TASK TO CARRY OUT | From the data that follows, copy every line holding the string "attach".

SOURCE DATA |
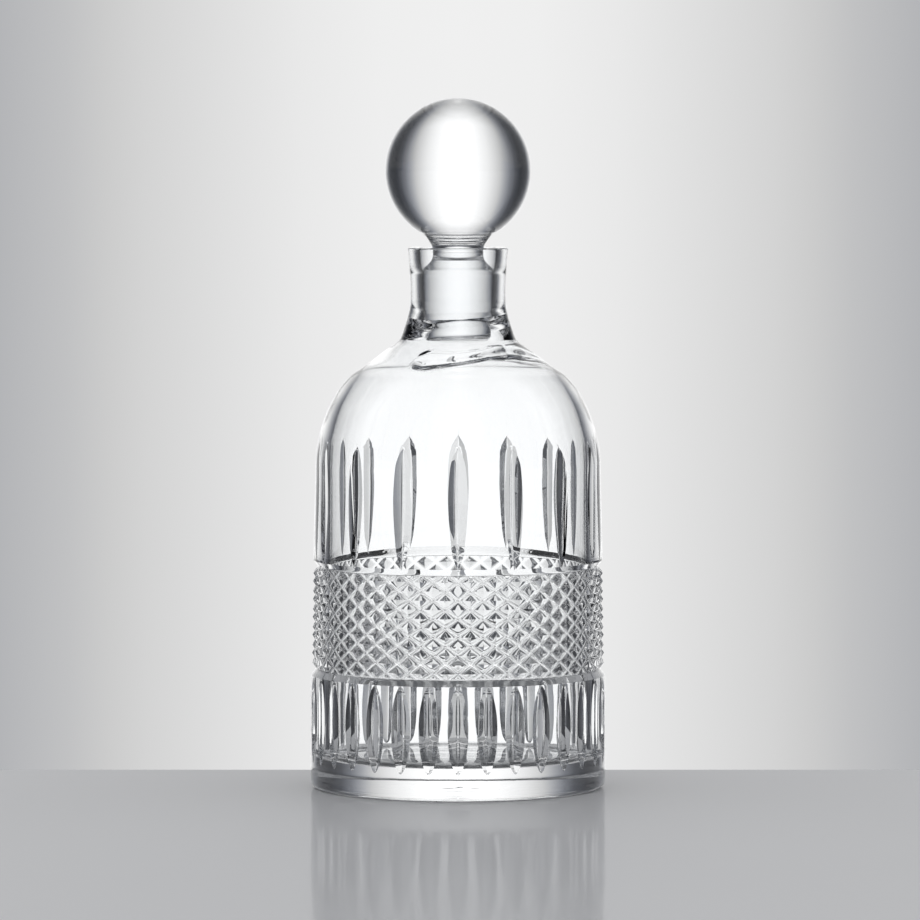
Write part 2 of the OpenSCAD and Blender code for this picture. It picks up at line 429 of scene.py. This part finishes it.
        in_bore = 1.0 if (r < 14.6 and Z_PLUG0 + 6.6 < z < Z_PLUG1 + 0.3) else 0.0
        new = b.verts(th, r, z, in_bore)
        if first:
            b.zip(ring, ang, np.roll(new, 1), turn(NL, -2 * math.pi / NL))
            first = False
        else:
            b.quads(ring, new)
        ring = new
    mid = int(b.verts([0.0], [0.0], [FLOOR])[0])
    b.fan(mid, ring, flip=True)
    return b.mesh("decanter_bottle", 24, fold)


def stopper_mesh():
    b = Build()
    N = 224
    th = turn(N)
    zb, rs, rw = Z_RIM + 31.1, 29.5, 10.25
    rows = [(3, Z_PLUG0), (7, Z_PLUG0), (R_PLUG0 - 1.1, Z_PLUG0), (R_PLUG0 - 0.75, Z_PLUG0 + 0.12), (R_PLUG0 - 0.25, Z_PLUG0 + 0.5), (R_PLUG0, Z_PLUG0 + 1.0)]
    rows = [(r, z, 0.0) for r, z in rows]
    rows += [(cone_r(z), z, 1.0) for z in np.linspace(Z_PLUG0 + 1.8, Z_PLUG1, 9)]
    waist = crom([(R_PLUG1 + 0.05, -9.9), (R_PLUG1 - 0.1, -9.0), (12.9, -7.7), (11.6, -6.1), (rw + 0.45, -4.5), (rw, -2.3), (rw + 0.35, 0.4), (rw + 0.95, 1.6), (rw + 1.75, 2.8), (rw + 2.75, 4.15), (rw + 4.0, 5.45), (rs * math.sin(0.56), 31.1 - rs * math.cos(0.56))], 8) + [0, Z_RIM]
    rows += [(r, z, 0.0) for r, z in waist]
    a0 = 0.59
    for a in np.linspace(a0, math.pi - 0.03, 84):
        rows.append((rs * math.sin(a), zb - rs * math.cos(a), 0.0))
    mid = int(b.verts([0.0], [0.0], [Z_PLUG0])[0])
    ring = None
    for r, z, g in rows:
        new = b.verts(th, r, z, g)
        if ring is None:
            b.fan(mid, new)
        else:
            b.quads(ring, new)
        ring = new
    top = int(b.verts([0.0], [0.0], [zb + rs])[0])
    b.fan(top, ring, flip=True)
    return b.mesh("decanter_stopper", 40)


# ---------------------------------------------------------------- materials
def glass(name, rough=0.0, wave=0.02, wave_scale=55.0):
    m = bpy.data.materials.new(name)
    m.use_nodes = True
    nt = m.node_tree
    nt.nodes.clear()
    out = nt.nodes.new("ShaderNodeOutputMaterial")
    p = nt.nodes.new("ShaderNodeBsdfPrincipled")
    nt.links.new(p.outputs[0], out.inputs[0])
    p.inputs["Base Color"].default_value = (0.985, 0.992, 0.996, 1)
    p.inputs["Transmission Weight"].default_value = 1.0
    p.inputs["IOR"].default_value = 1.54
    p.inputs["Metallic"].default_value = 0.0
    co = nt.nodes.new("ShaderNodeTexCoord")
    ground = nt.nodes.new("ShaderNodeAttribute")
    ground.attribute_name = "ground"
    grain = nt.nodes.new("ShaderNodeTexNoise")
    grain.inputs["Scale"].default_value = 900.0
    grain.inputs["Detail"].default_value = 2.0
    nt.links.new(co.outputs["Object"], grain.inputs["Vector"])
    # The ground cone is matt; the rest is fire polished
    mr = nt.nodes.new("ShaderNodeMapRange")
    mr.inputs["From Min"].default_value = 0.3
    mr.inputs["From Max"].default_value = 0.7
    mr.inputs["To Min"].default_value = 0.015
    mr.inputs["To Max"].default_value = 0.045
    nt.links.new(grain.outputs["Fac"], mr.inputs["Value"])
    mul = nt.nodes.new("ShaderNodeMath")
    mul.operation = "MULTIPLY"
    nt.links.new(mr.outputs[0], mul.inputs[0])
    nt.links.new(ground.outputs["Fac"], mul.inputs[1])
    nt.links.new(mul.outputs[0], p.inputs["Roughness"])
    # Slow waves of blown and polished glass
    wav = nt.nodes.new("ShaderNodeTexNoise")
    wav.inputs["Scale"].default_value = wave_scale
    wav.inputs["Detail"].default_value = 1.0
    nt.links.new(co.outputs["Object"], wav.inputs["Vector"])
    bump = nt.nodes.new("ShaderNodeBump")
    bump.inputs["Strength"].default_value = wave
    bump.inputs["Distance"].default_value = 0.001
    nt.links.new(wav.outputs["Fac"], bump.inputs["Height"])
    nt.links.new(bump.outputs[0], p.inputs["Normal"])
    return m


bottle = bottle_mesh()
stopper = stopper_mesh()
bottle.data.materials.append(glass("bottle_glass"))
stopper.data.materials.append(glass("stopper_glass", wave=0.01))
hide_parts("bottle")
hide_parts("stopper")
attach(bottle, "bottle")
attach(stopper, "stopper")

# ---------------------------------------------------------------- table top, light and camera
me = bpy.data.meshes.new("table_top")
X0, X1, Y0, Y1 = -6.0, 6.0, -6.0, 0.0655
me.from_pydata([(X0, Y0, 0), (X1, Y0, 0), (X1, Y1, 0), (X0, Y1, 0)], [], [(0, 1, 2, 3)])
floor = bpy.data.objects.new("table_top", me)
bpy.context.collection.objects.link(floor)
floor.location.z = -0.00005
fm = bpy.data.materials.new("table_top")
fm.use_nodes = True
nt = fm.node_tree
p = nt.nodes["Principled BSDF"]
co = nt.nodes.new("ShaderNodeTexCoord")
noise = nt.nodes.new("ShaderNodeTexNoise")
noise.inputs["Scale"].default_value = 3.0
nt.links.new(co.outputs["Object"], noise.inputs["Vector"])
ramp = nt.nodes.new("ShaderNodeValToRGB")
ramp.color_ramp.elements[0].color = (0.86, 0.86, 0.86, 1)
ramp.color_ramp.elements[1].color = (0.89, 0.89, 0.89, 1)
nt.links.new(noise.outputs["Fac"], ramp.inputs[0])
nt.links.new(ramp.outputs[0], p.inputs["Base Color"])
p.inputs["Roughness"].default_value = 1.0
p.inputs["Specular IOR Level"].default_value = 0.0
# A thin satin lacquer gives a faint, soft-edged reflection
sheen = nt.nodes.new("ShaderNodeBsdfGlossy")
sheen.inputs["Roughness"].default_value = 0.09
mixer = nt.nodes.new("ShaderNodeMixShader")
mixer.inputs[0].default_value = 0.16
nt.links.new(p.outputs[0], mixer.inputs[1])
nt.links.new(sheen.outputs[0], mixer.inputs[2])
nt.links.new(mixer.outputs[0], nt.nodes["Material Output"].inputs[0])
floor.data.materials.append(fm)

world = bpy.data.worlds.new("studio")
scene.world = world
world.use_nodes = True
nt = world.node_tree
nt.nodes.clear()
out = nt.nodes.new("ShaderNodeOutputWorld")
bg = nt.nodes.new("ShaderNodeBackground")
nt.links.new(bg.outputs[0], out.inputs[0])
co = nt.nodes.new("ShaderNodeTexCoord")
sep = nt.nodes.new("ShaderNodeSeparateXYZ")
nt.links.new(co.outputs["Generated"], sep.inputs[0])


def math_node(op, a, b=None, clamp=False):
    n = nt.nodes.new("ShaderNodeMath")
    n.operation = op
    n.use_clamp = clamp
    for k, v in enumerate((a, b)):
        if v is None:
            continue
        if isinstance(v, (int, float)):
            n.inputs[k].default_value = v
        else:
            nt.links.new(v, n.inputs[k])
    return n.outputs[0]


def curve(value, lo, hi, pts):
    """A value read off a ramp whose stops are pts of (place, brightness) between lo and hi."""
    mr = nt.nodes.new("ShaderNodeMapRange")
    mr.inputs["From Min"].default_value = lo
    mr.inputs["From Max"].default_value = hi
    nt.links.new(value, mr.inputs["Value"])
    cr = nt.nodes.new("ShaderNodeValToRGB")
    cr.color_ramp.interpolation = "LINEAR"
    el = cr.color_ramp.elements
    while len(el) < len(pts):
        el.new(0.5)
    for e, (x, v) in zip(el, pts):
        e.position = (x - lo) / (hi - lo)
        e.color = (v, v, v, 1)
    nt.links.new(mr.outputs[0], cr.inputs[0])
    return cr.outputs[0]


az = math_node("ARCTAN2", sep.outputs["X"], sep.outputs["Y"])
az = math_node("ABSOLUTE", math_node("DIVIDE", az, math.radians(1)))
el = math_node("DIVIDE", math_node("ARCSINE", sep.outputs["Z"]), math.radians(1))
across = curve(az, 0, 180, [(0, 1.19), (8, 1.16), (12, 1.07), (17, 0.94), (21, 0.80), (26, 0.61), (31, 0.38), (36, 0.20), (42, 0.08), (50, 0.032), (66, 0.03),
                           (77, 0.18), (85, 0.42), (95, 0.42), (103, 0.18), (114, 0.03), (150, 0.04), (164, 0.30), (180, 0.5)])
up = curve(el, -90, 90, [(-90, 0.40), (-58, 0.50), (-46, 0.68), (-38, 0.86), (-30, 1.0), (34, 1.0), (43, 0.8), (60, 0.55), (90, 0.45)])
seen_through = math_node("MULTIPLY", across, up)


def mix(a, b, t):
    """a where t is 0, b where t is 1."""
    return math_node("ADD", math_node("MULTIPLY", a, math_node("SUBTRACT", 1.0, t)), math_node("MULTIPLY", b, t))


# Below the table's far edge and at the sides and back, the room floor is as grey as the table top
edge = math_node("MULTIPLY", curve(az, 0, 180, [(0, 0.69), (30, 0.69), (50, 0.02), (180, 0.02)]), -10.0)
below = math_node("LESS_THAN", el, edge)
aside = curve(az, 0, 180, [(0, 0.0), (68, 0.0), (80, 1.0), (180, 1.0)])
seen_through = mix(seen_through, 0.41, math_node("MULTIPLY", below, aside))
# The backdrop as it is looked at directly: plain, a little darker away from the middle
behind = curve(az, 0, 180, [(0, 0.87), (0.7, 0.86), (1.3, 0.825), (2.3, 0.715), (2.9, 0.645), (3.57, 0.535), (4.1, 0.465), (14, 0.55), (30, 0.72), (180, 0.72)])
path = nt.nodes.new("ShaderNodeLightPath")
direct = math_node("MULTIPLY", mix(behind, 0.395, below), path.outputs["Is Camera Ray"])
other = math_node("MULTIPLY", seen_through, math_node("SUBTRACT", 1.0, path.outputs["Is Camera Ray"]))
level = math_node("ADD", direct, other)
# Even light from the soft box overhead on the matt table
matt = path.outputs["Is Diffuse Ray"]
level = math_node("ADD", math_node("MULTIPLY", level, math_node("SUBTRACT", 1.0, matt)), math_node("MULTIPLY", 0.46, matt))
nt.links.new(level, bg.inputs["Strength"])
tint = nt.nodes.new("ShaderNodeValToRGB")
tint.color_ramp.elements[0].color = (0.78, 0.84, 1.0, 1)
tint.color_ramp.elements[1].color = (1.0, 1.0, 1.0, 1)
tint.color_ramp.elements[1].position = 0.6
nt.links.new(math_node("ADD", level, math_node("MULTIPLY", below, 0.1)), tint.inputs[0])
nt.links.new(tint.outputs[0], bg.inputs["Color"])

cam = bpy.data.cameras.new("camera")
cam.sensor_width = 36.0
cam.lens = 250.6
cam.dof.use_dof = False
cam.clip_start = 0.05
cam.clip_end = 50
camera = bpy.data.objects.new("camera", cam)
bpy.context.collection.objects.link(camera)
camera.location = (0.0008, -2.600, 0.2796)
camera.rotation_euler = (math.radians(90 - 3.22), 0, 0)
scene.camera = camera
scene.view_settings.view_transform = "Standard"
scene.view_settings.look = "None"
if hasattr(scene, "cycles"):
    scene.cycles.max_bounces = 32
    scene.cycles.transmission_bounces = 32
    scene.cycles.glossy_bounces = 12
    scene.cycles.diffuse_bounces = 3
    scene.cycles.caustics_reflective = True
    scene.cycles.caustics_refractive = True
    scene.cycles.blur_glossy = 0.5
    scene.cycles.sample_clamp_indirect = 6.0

TASK OUTPUT |
attach(bottle, "bottle")
attach(stopper, "stopper")